## Task to carry out
Set down the listing below verbatim, but only from its first line through the line containing "return made.outputs[0]".

##### Data for this task #####

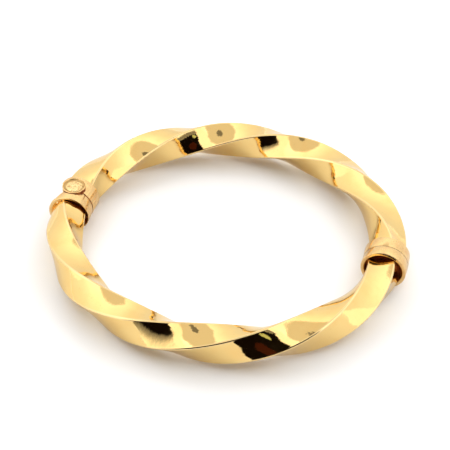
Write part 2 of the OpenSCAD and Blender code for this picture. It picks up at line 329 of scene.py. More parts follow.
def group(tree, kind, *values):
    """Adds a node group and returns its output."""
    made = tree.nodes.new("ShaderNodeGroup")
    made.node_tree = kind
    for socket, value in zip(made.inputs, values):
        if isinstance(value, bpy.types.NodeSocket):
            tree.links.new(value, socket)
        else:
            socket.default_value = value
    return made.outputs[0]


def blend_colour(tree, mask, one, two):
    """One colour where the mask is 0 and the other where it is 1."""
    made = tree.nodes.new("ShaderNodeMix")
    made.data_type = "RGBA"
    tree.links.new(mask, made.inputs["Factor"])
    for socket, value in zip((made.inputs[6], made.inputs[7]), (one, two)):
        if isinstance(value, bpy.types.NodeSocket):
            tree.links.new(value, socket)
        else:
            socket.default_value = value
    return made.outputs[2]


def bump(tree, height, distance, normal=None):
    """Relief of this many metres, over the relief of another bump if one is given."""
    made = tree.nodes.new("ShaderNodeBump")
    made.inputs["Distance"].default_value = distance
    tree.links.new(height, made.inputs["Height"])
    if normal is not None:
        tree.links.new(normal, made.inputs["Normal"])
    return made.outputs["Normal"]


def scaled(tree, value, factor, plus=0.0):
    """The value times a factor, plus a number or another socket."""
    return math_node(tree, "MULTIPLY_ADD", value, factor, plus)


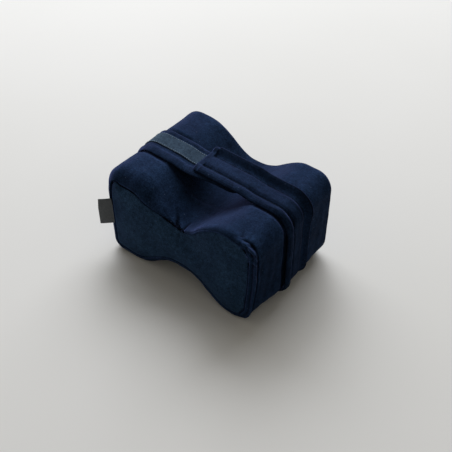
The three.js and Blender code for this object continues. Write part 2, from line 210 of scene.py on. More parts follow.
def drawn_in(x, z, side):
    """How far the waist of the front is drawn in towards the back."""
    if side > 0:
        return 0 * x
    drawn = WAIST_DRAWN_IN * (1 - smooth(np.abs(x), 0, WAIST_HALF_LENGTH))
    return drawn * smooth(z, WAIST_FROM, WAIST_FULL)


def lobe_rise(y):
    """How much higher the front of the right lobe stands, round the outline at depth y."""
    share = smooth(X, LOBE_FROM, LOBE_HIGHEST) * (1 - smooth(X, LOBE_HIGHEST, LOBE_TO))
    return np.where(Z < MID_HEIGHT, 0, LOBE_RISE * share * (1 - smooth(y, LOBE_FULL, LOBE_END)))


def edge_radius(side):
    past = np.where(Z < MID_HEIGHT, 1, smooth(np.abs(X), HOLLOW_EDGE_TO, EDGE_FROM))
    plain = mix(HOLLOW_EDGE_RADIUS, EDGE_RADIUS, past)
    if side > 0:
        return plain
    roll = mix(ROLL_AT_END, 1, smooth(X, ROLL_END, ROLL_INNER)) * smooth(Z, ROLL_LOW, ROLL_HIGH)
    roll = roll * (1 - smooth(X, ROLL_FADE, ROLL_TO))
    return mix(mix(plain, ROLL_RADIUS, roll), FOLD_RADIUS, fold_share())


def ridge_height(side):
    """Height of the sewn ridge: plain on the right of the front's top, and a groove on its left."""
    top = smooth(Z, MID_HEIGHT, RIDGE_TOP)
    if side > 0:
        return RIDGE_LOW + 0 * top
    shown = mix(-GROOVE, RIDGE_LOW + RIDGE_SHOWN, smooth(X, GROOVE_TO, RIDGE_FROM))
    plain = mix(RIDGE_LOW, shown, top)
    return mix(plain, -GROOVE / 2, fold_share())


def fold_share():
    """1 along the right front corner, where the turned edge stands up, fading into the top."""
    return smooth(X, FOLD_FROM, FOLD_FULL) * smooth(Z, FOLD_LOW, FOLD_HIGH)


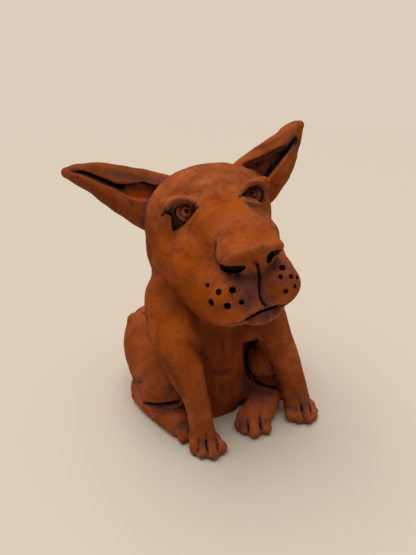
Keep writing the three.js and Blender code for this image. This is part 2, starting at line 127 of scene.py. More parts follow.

#####

## Answer
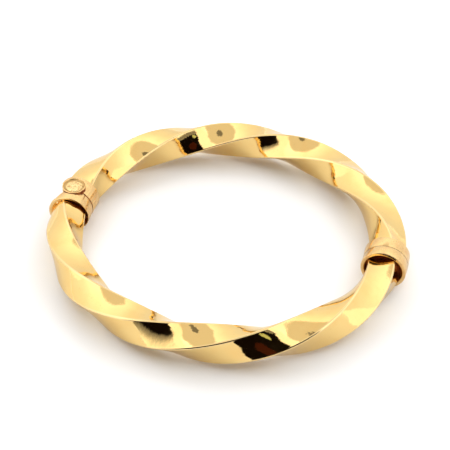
Write part 2 of the OpenSCAD and Blender code for this picture. It picks up at line 329 of scene.py. More parts follow.
def group(tree, kind, *values):
    """Adds a node group and returns its output."""
    made = tree.nodes.new("ShaderNodeGroup")
    made.node_tree = kind
    for socket, value in zip(made.inputs, values):
        if isinstance(value, bpy.types.NodeSocket):
            tree.links.new(value, socket)
        else:
            socket.default_value = value
    return made.outputs[0]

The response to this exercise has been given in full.